= Instructions to follow =
Quote the whole listing word for word, please.

= Exercise input =
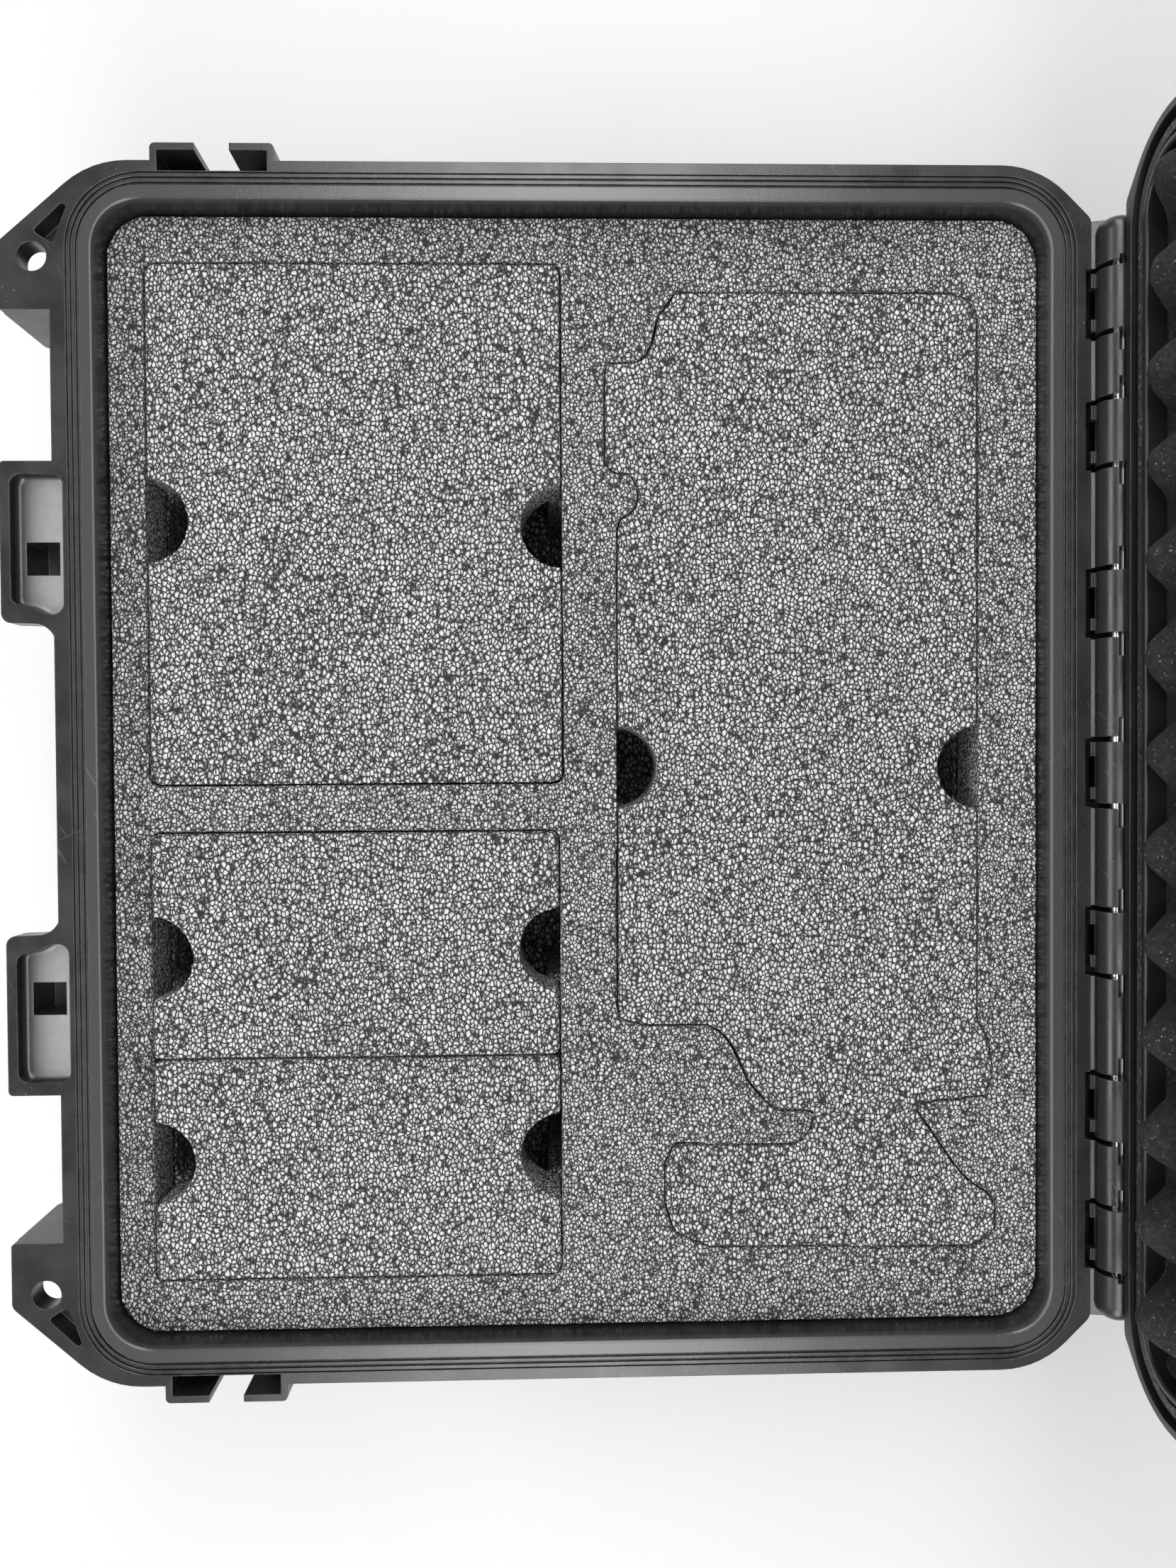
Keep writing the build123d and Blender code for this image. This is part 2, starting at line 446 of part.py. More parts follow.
with BuildPart() as lid_shell:
    with BuildSketch(Plane.XY.offset(LID_Z0)):
        with Locations((0, (TUB_Y0 + TUB_Y1) / 2)):
            RectangleRounded(2 * TUB_X, TUB_Y1 - TUB_Y0, IN_R + WALL)
    extrude(amount=LID_Z1 - LID_Z0)
    fillet(lid_shell.edges().filter_by(Plane.XY).group_by(Axis.Z)[-1], 10.0)
    # raised ribs on the lid top
    with BuildSketch(Plane.XY.offset(LID_Z1 - 1)):
        with Locations((0, (TUB_Y0 + TUB_Y1) / 2)):
            RectangleRounded(300, 236, 14)
            RectangleRounded(286, 222, 10, mode=Mode.SUBTRACT)
        with Locations((-84, 6.75), (-28, 6.75), (28, 6.75), (84, 6.75)):
            RectangleRounded(12, 190, 5.9)
    extrude(amount=2.5)
    # flange
    with BuildSketch(Plane.XY.offset(LID_Z0)):
        with BuildLine():
            Polyline((-FL_X, 155.0), (-FL_X, -145), (-168, LUG_Y), (-147.5, LUG_Y), (-147.5, FL_Y0),
                     (147.5, FL_Y0), (147.5, LUG_Y), (168, LUG_Y), (FL_X, -145), (FL_X, 155.0),
                     (178.0, LID_Y1), (-178.0, LID_Y1), close=True)
        make_face()
        fillet(vertices().filter_by(lambda v: abs(abs(v.X) - FL_X) < 0.1), CORNER_R)
        fillet(vertices().filter_by(lambda v: abs(v.Y - LUG_Y) < 0.1 and abs(v.X) > 160), 3.0)
        fillet(vertices().filter_by(lambda v: abs(v.Y - LUG_Y) < 0.1 and abs(v.X) < 150), 1.2)
        fillet(vertices().filter_by(lambda v: abs(v.Y - LID_Y1) < 0.1), 4.0)
    extrude(amount=6.5)
    # pads over the latch catches, with cheeks that carry the latch pins
    for s in (-1, 1):
        with BuildSketch(Plane.XY.offset(LID_Z0)):
            with BuildLine():
                l1 = Polyline((s * 41.0, -150), (s * CATCH_X1, -150), (s * CATCH_X1, LUG_Y + 0.4), (s * 52.5, LUG_Y + 0.4))
                l2 = TangentArc(l1 @ 1, (s * 49.4, -171.2), tangent=(-s, 0))
                l3 = Line(l2 @ 1, (s * 49.2, -165.0))
                l4 = TangentArc(l3 @ 1, (s * 41.0, -157.8), tangent=(0, 1))
                Line(l4 @ 1, l1 @ 0)
            make_face()
            fillet(vertices().filter_by(lambda v: abs(v.Y - (LUG_Y + 0.4)) < 0.2 and abs(v.X) > 90 and v.X * s > 0), 1.5)
        extrude(amount=6.5)
        for cx in (52.2, 97.8):
            with BuildSketch(Plane.YZ.offset(s * cx)):
                with BuildLine():
                    Polyline((TUB_Y0 + 1, LID_Z0 + 2), (-170.5, LID_Z0 + 2), (LATCH_A[0] - 5.9, LATCH_A[1] - 1), (LATCH_A[0], LATCH_A[1] + 5.9),
                             (TUB_Y0 + 1, LATCH_A[1] + 9), close=True)
                make_face()
                with Locations(LATCH_A):
                    Circle(6.0)
            extrude(amount=2.0, both=True)
    # lid knuckles, their arms and the stop tabs at the roots
    for c in KNUCKLES:
        with BuildSketch(Plane.YZ.offset(c - KNUCKLE_L / 2)):
            with Locations((HINGE_Y, HINGE_Z)):
                Circle(BARREL_R)
            with BuildLine():
                Polyline((LID_Y1 - 2, LID_Z0 + 0.2), (HINGE_Y - 6.4, LID_Z0 + 0.2), (HINGE_Y, HINGE_Z), (HINGE_Y, HINGE_Z + BARREL_R),
                         (LID_Y1 - 2, LID_Z0 + 6.5), close=True)
            make_face()
        extrude(amount=KNUCKLE_L)
        with BuildSketch(Plane.YZ.offset(c - KNUCKLE_L / 2)):
            with BuildLine():
                Polyline((HINGE_Y + 1.6, HINGE_Z - 4.0), (HINGE_Y + 1.6, HINGE_Z - 7.6), (HINGE_Y + 5.0, HINGE_Z - 7.6), (HINGE_Y + 5.0, HINGE_Z - 3.0), close=True)
            make_face()
        extrude(amount=4.5)
        with BuildSketch(Plane.YZ.offset(c + 4.8)):
            with BuildLine():
                Polyline((HINGE_Y + 1.6, HINGE_Z - 4.0), (HINGE_Y + 1.6, HINGE_Z - 7.6), (HINGE_Y + 5.0, HINGE_Z - 7.6), (HINGE_Y + 5.0, HINGE_Z - 3.0), close=True)
            make_face()
        extrude(amount=3.8)
    # hollow and seal channel
    add(lid_void.part, mode=Mode.SUBTRACT)
    with BuildSketch(Plane.XY.offset(LID_Z0 - 0.5)):
        with Locations((0, IN_CY)):
            RectangleRounded(2 * IN_X + 19.2, IN_DY + 19.2, IN_R + 9.6)
            RectangleRounded(2 * IN_X + 3.8, IN_DY + 3.8, IN_R + 1.9, mode=Mode.SUBTRACT)
    extrude(amount=3.5, mode=Mode.SUBTRACT)
    # bores
    with BuildSketch(Plane.YZ.offset(-PIN_LEN / 2)):
        with Locations((HINGE_Y, HINGE_Z)):
            Circle(PIN_R + 0.08)
    extrude(amount=PIN_LEN, mode=Mode.SUBTRACT)
    for s in (-1, 1):
        with BuildSketch(Plane.YZ.offset(s * 48.0)):
            with Locations(LATCH_A):
                Circle(PIN_R + 0.03)
        extrude(amount=s * 54.0, mode=Mode.SUBTRACT)
    with Locations((LOCK_X, LOCK_Y, LID_Z0 + 8), (-LOCK_X, LOCK_Y, LID_Z0 + 8)):
        Hole(radius=LOCK_R, depth=20)
    lid_rim = lid_shell.edges().filter_by(Plane.XY).filter_by(
        lambda e: abs(e.center().Z - LID_Z0) < 0.01 and e.bounding_box().max.X <= IN_X + 0.01 and e.bounding_box().min.X >= -IN_X - 0.01
        and e.bounding_box().max.Y <= IN_Y1 + 0.01 and e.bounding_box().min.Y >= IN_Y0 - 0.01)
    fillet(lid_rim, 0.8)
lid_closed = lid_shell.part
lid_open = hinge_turn(lid_closed, LID_OPEN, (HINGE_Y, HINGE_Z))
lid_open.label = "lid_shell"
export_step(lid_open, "parts/lid_shell.step")
print("lid", lid_open.is_valid, len(lid_open.solids()))

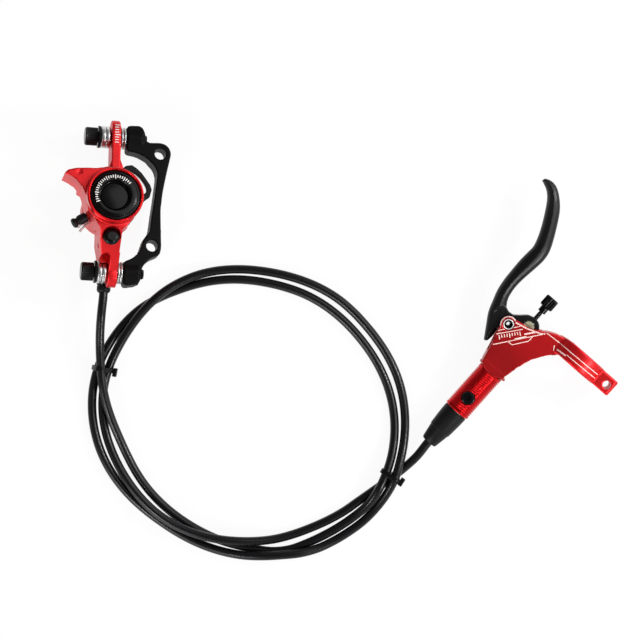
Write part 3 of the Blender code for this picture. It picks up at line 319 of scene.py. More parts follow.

= Answer for the task =
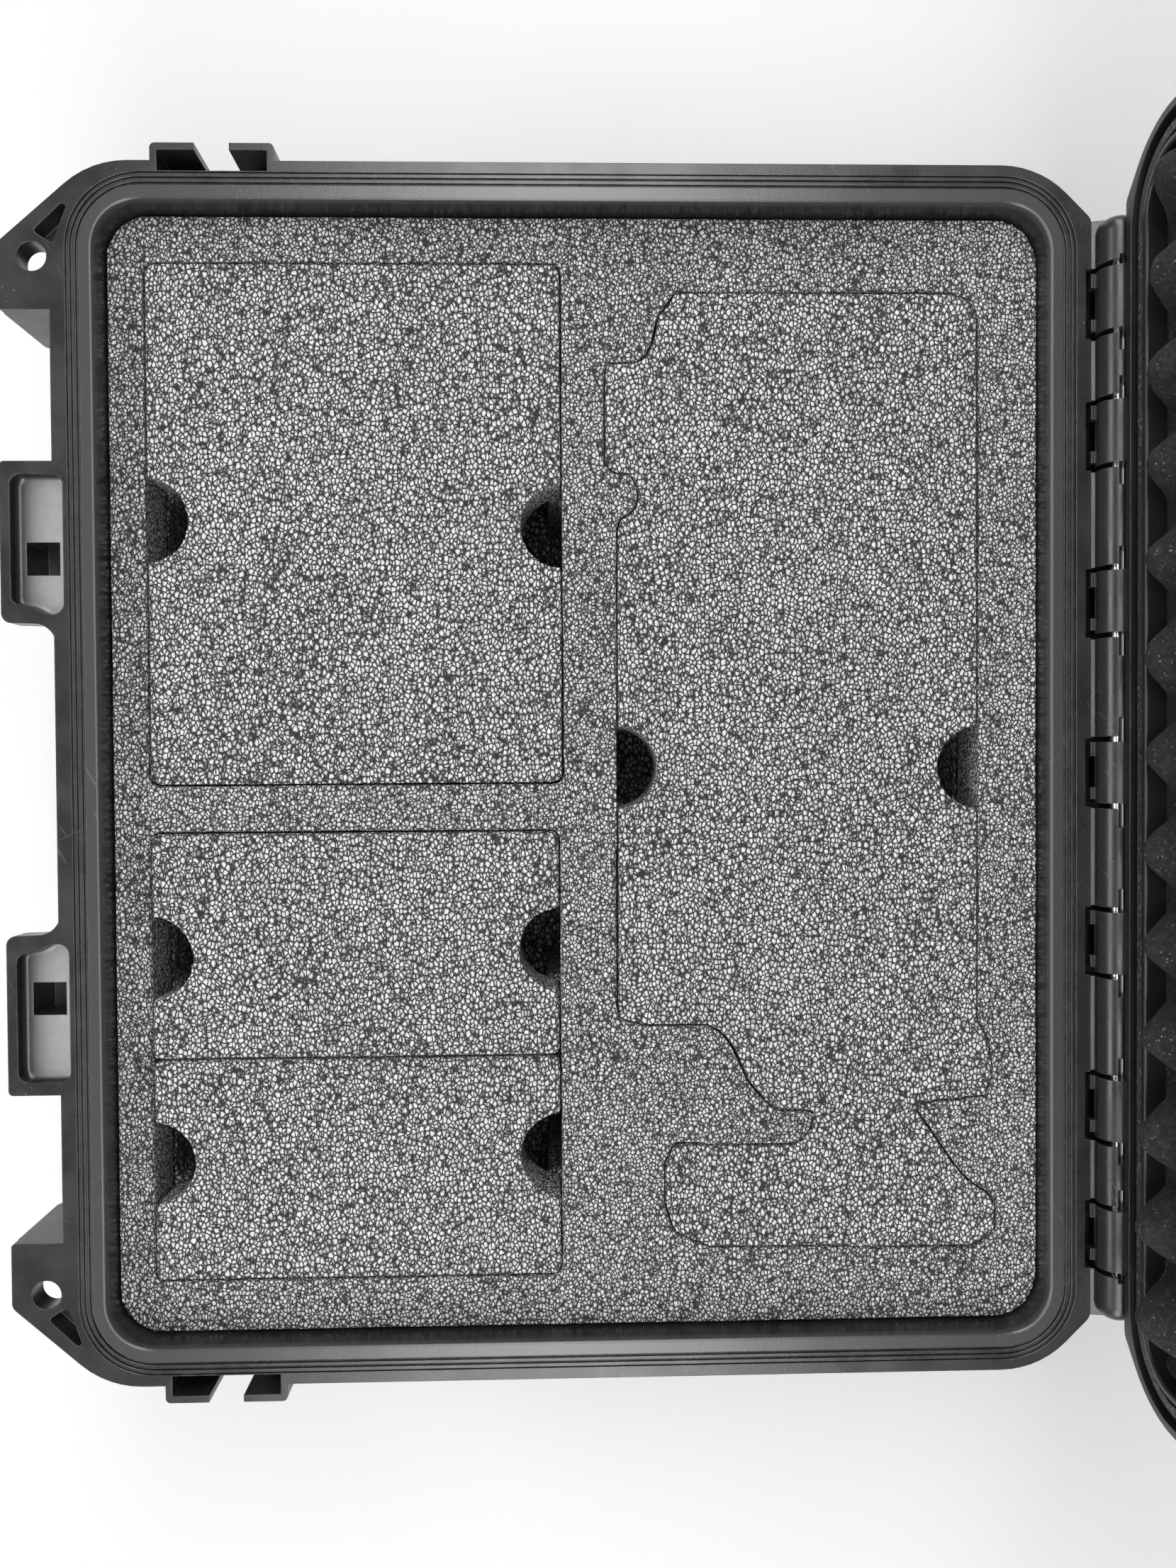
Keep writing the build123d and Blender code for this image. This is part 2, starting at line 446 of part.py. More parts follow.
with BuildPart() as lid_shell:
    with BuildSketch(Plane.XY.offset(LID_Z0)):
        with Locations((0, (TUB_Y0 + TUB_Y1) / 2)):
            RectangleRounded(2 * TUB_X, TUB_Y1 - TUB_Y0, IN_R + WALL)
    extrude(amount=LID_Z1 - LID_Z0)
    fillet(lid_shell.edges().filter_by(Plane.XY).group_by(Axis.Z)[-1], 10.0)
    # raised ribs on the lid top
    with BuildSketch(Plane.XY.offset(LID_Z1 - 1)):
        with Locations((0, (TUB_Y0 + TUB_Y1) / 2)):
            RectangleRounded(300, 236, 14)
            RectangleRounded(286, 222, 10, mode=Mode.SUBTRACT)
        with Locations((-84, 6.75), (-28, 6.75), (28, 6.75), (84, 6.75)):
            RectangleRounded(12, 190, 5.9)
    extrude(amount=2.5)
    # flange
    with BuildSketch(Plane.XY.offset(LID_Z0)):
        with BuildLine():
            Polyline((-FL_X, 155.0), (-FL_X, -145), (-168, LUG_Y), (-147.5, LUG_Y), (-147.5, FL_Y0),
                     (147.5, FL_Y0), (147.5, LUG_Y), (168, LUG_Y), (FL_X, -145), (FL_X, 155.0),
                     (178.0, LID_Y1), (-178.0, LID_Y1), close=True)
        make_face()
        fillet(vertices().filter_by(lambda v: abs(abs(v.X) - FL_X) < 0.1), CORNER_R)
        fillet(vertices().filter_by(lambda v: abs(v.Y - LUG_Y) < 0.1 and abs(v.X) > 160), 3.0)
        fillet(vertices().filter_by(lambda v: abs(v.Y - LUG_Y) < 0.1 and abs(v.X) < 150), 1.2)
        fillet(vertices().filter_by(lambda v: abs(v.Y - LID_Y1) < 0.1), 4.0)
    extrude(amount=6.5)
    # pads over the latch catches, with cheeks that carry the latch pins
    for s in (-1, 1):
        with BuildSketch(Plane.XY.offset(LID_Z0)):
            with BuildLine():
                l1 = Polyline((s * 41.0, -150), (s * CATCH_X1, -150), (s * CATCH_X1, LUG_Y + 0.4), (s * 52.5, LUG_Y + 0.4))
                l2 = TangentArc(l1 @ 1, (s * 49.4, -171.2), tangent=(-s, 0))
                l3 = Line(l2 @ 1, (s * 49.2, -165.0))
                l4 = TangentArc(l3 @ 1, (s * 41.0, -157.8), tangent=(0, 1))
                Line(l4 @ 1, l1 @ 0)
            make_face()
            fillet(vertices().filter_by(lambda v: abs(v.Y - (LUG_Y + 0.4)) < 0.2 and abs(v.X) > 90 and v.X * s > 0), 1.5)
        extrude(amount=6.5)
        for cx in (52.2, 97.8):
            with BuildSketch(Plane.YZ.offset(s * cx)):
                with BuildLine():
                    Polyline((TUB_Y0 + 1, LID_Z0 + 2), (-170.5, LID_Z0 + 2), (LATCH_A[0] - 5.9, LATCH_A[1] - 1), (LATCH_A[0], LATCH_A[1] + 5.9),
                             (TUB_Y0 + 1, LATCH_A[1] + 9), close=True)
                make_face()
                with Locations(LATCH_A):
                    Circle(6.0)
            extrude(amount=2.0, both=True)
    # lid knuckles, their arms and the stop tabs at the roots
    for c in KNUCKLES:
        with BuildSketch(Plane.YZ.offset(c - KNUCKLE_L / 2)):
            with Locations((HINGE_Y, HINGE_Z)):
                Circle(BARREL_R)
            with BuildLine():
                Polyline((LID_Y1 - 2, LID_Z0 + 0.2), (HINGE_Y - 6.4, LID_Z0 + 0.2), (HINGE_Y, HINGE_Z), (HINGE_Y, HINGE_Z + BARREL_R),
                         (LID_Y1 - 2, LID_Z0 + 6.5), close=True)
            make_face()
        extrude(amount=KNUCKLE_L)
        with BuildSketch(Plane.YZ.offset(c - KNUCKLE_L / 2)):
            with BuildLine():
                Polyline((HINGE_Y + 1.6, HINGE_Z - 4.0), (HINGE_Y + 1.6, HINGE_Z - 7.6), (HINGE_Y + 5.0, HINGE_Z - 7.6), (HINGE_Y + 5.0, HINGE_Z - 3.0), close=True)
            make_face()
        extrude(amount=4.5)
        with BuildSketch(Plane.YZ.offset(c + 4.8)):
            with BuildLine():
                Polyline((HINGE_Y + 1.6, HINGE_Z - 4.0), (HINGE_Y + 1.6, HINGE_Z - 7.6), (HINGE_Y + 5.0, HINGE_Z - 7.6), (HINGE_Y + 5.0, HINGE_Z - 3.0), close=True)
            make_face()
        extrude(amount=3.8)
    # hollow and seal channel
    add(lid_void.part, mode=Mode.SUBTRACT)
    with BuildSketch(Plane.XY.offset(LID_Z0 - 0.5)):
        with Locations((0, IN_CY)):
            RectangleRounded(2 * IN_X + 19.2, IN_DY + 19.2, IN_R + 9.6)
            RectangleRounded(2 * IN_X + 3.8, IN_DY + 3.8, IN_R + 1.9, mode=Mode.SUBTRACT)
    extrude(amount=3.5, mode=Mode.SUBTRACT)
    # bores
    with BuildSketch(Plane.YZ.offset(-PIN_LEN / 2)):
        with Locations((HINGE_Y, HINGE_Z)):
            Circle(PIN_R + 0.08)
    extrude(amount=PIN_LEN, mode=Mode.SUBTRACT)
    for s in (-1, 1):
        with BuildSketch(Plane.YZ.offset(s * 48.0)):
            with Locations(LATCH_A):
                Circle(PIN_R + 0.03)
        extrude(amount=s * 54.0, mode=Mode.SUBTRACT)
    with Locations((LOCK_X, LOCK_Y, LID_Z0 + 8), (-LOCK_X, LOCK_Y, LID_Z0 + 8)):
        Hole(radius=LOCK_R, depth=20)
    lid_rim = lid_shell.edges().filter_by(Plane.XY).filter_by(
        lambda e: abs(e.center().Z - LID_Z0) < 0.01 and e.bounding_box().max.X <= IN_X + 0.01 and e.bounding_box().min.X >= -IN_X - 0.01
        and e.bounding_box().max.Y <= IN_Y1 + 0.01 and e.bounding_box().min.Y >= IN_Y0 - 0.01)
    fillet(lid_rim, 0.8)
lid_closed = lid_shell.part
lid_open = hinge_turn(lid_closed, LID_OPEN, (HINGE_Y, HINGE_Z))
lid_open.label = "lid_shell"
export_step(lid_open, "parts/lid_shell.step")
print("lid", lid_open.is_valid, len(lid_open.solids()))

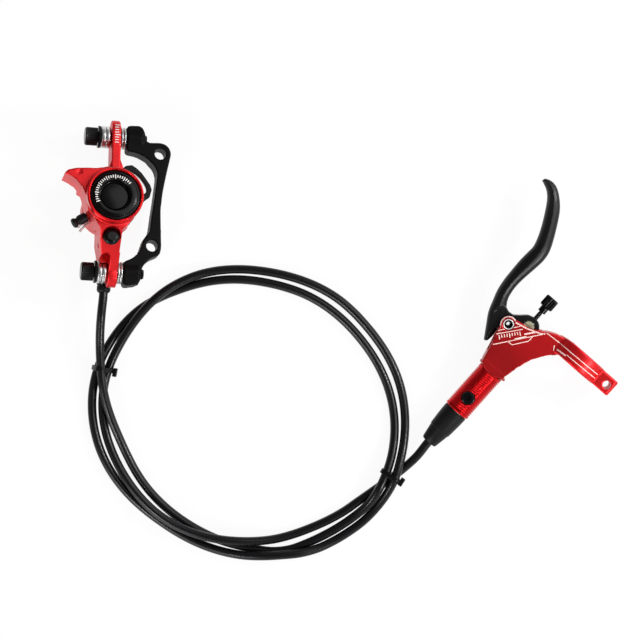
Write part 3 of the Blender code for this picture. It picks up at line 319 of scene.py. More parts follow.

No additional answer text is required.